Goaltending & Defense

What should happen: Crawford returns to his Vezina-quality form and plays obnoxiously well, turning the end of the season into a punctuation mark on how he’s one of the best and most underrated goaltenders in the league and has been for a damn good stretch of time. The blue line as a whole dials up its give-a-shit meter as a way to offer him additional protection, and they reverse the depressing trend of defensive play that’s left them league-worst in both scoring chances given up and high-danger chances given up. The Hawks finish the season out of the playoffs, but out of the basement as well.

What will happen: Crawford comes back and his performance will be middling, similar to where he was when he got hurt in mid-December. Some periods and some nights, he’ll be the Crow of old and be lights out; other times he’ll be human and not be able to win the game on his own, and he won’t make saves that he once would have. His save percentage will hover somewhere in the low nine-hundreds, probably around .905, as the Hawks’ awful defense strands him with 40 SOG a night.
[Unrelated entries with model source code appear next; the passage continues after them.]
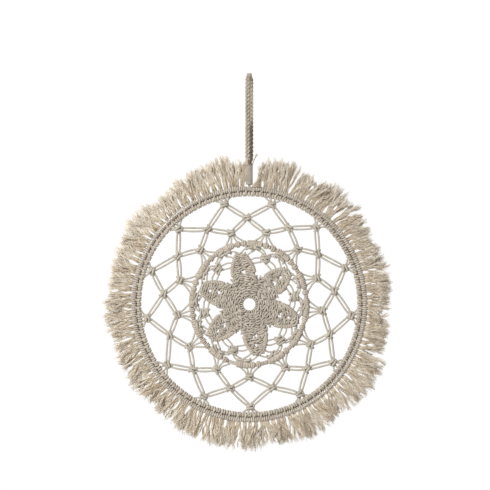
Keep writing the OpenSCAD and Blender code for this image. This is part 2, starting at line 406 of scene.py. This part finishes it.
# Upper half of each knotting cord's way through a square knot: aside, depth and along, in millimetres
FRONT_HALF = [(-1.9, 0.2, 3.4), (-2.5, -0.5, 2.1), (-1.2, -1.75, 1.35), (1.2, -1.8, 0.95), (2.5, -0.7, 0.7)]
BACK_HALF = [(1.9, -0.2, 3.4), (2.6, 0.5, 2), (1.2, 1.75, 1.35), (-1.2, 1.8, 0.95), (-2.8, 0.7, 0.9)]


def both_halves(half, middle):
    """A knotting cord's whole way: the upper half, its middle, and the upper half turned over."""
    return [*half, middle, *((x, y, -z) for x, y, z in reversed(half))]


KNOTTING_CORDS = (both_halves(FRONT_HALF, (2.75, 0.4, 0)), both_halves(BACK_HALF, (-3.1, -0.9, 0)))
HELD_CORDS = (-0.95, 0.95)


def square_knot(turn, reach, rng, size=1.0, wide=1.0, lean=0.0, flip=1, held=3.3, loose=0.14):
    """A square knot: two cords tied round two that run on through it, away from the hoop's middle."""
    centre = on_hoop(turn, reach, rng.uniform(-2, 2) * loose * MM)
    a = math.radians(turn + lean)
    out = Vector((math.sin(a), 0, math.cos(a)))
    side = Vector((math.cos(a), 0, -math.sin(a)))

    def place(x, y, z):
        return centre + (side * (x * wide * flip) + Vector((0, y, 0)) + out * z) * (size * MM)

    runs = []
    for shape in KNOTTING_CORDS:
        slack = [place(*(c + rng.uniform(-loose, loose) for c in point)) for point in shape]
        runs.append((smooth_route(slack), CORD_R * size, 0))
    for x in HELD_CORDS:
        line = [place(x, 0, held), place(x * 0.9, 0.1, 0), place(x, 0, -held)]
        runs.append((smooth_route(line), CORD_R * size, 0))
    return runs


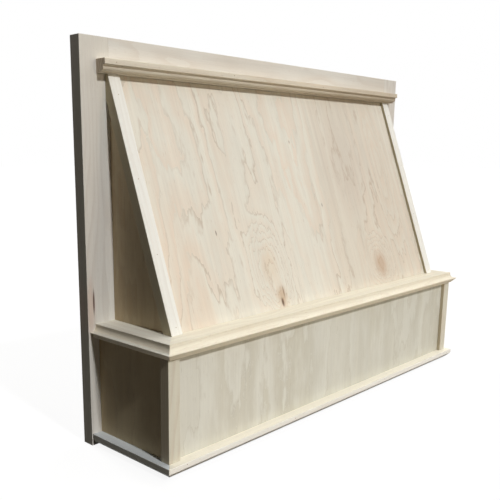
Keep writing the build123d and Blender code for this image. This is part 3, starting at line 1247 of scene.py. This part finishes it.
@dataclass
class LowerBox(SubAssembly):
    """The panelled box under the belt: posts, panels and the mitred base.

    Attributes:
        panel: The lower front panel's veneer, with a paler left and a darker right end.
        side_panel: The lower side panels' veneer, browner than the front's, in part as painted shade.
        post: The corner posts' wood.
        base: The base rails' wood, its ledge and underside darker as painted shade.
        shaded_left_base: The left base rail's wood, greyer with a bluish ledge as painted shade.
    """

    panel: VeneerPlywood = VeneerPlywood(
        cream=(214, 214, 204),
        peach=(190, 186, 169),
        line=(156, 146, 120),
        line_depth=0.34,
        band_depth=0.75,
        bands=7.0,
        along=1.0,
        spikes=0.5,
        seed=13,
        zones=(
            Mark((-260.0, -150.0, -345.0), (200.0, 200.0), (226, 224, 213), 0.3, core=0.4),
            Mark((230.0, -150.0, -345.0), (200.0, 260.0), (194, 192, 178), 0.2, core=0.4),
        ),
    )
    # Partly painted shade: the side panels' veneer is browner, for the brown shade they lie in.
    side_panel: VeneerPlywood = VeneerPlywood(
        cream=(204, 188, 154),
        peach=(192, 172, 136),
        line=(144, 116, 84),
        through=Through.SIDE,
        line_depth=0.2,
        bands=7.0,
        along=1.0,
        spikes=0.5,
        seed=14,
    )
    post: SolidMaple = SolidMaple(
        tint=(213, 211, 196), warm=(205, 197, 178), ring_depth=0.16, seed=41, edge=(204, 194, 170)
    )
    # Painted shade: the edge colour darkens the base's ledge, which the lamps light more than its front.
    base: SolidMaple = SolidMaple(
        tint=(255, 254, 246), warm=(252, 247, 234), ring_depth=0.06, seed=51, edge=(241, 236, 220)
    )
    # Painted shade: the left base rail is greyer and its ledge bluish, as it lies in shade lit by the sky.
    shaded_left_base: SolidMaple = SolidMaple(
        tint=(217, 217, 206), warm=(211, 210, 197), ring_depth=0.1, seed=52, edge=(206, 212, 214)
    )

    def build(self) -> list[bpy.types.Object]:
        """Make the box's boards.

        Returns:
            The eight pieces.
        """
        panels = {
            "lower_front_panel": self.panel,
            "lower_left_side_panel": self.side_panel,
            "lower_right_side_panel": replace(self.side_panel, seed=15),
        }
        trim = {
            "left_corner_post": (Grain.UP, self.post),
            "right_corner_post": (Grain.UP, replace(self.post, seed=42)),
            "base_rail_front": (Grain.ACROSS, self.base),
            "base_rail_left": (Grain.DEPTH, self.shaded_left_base),
            "base_rail_right": (Grain.DEPTH, replace(self.base, seed=53)),
        }
        boards = [Board(node, "panel_plywood", Grain.UP, wood) for node, wood in panels.items()]
        boards += [Board(node, "trim_maple", grain, wood) for node, (grain, wood) in trim.items()]
        return [board.build() for board in boards]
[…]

Their inability to handle Colliton’s man defensive scheme will leave guys with all day in the slot and around the crease taking those high-percentage shots. The Hawks finish the season in the basement.

Roster Moves

What should happen: The front office convinces Cam Ward to waive his no-movement clause and they trade him for a bag of pucks. If Bowman found GMs dumb enough to take Manning and Rutta off our hands, you gotta believe he can unload an experienced back-up goaltender who has only been a partial dumpster fire. Then, Collin Delia stays up with the top club and handles a little more than typical back-up duties, maybe close to splitting the remaining 31 games with Crawford (think a 17-14 split, Crawford-Delia).

This way, Delia continues to play at the NHL level and we have a relatively reliable alternative for any time Crawford throws out a turd for the night, or whenever he just needs a couple days to rest. The season is fucked anyway, so it’s not like we need a hot hand to have momentum going into the playoffs. Let Delia learn and improve while Crawford has extra support.

What will happen: One of two things will happen, thanks to the organization’s brain geniuses—either Delia will get sent to Rockford or he and Ward will switch off being healthy scratches. The former wouldn’t be completely terrible because at least Delia would be playing nearly every night. Granted, the Ice Hogs suck too and probably won’t make the Calder Cup playoffs, plus the AHL is goonville and I honestly fear for the safety of anyone playing in that league. But it would be better than the latter option of the Hawks keeping Ward and Delia here, and wasting a roster spot that could go to a young forward currently in Rockford.

And it would all be because they gave Ward a stupid contract. I couldn’t even blame Ward if he chose not to waive his NMC…that’s just looking out for his own interests and you can’t fault a guy for that. But it would be another glaring example of contract incompetence, as Delia would only get to play maybe six or seven more games, and when he’s rusty and not progressing, gets sent back to the press box where no one ever became a better hockey player, and/or has shattered confidence. It would spell the beginning of the end for him here.


What should happen: Crawford should retire and protect his future health, which will also allow the Hawks to limp to the finish line with an overpriced back-up and a youngster who learns to be an NHL-caliber goalie or proves he isn’t one. The front office makes moves accordingly in the offseason to address whatever situation they have with Delia, and whatever implications that carries for the rest of the roster.

What will happen: Crawford comes back at a level far below what we’re used to, and the coaching staff is put between the proverbial rock and a hard place with the roster. This bizarre ménage a trois becomes yet another depressing storyline at the end of the season, as everyone ponders what to do to get out of it.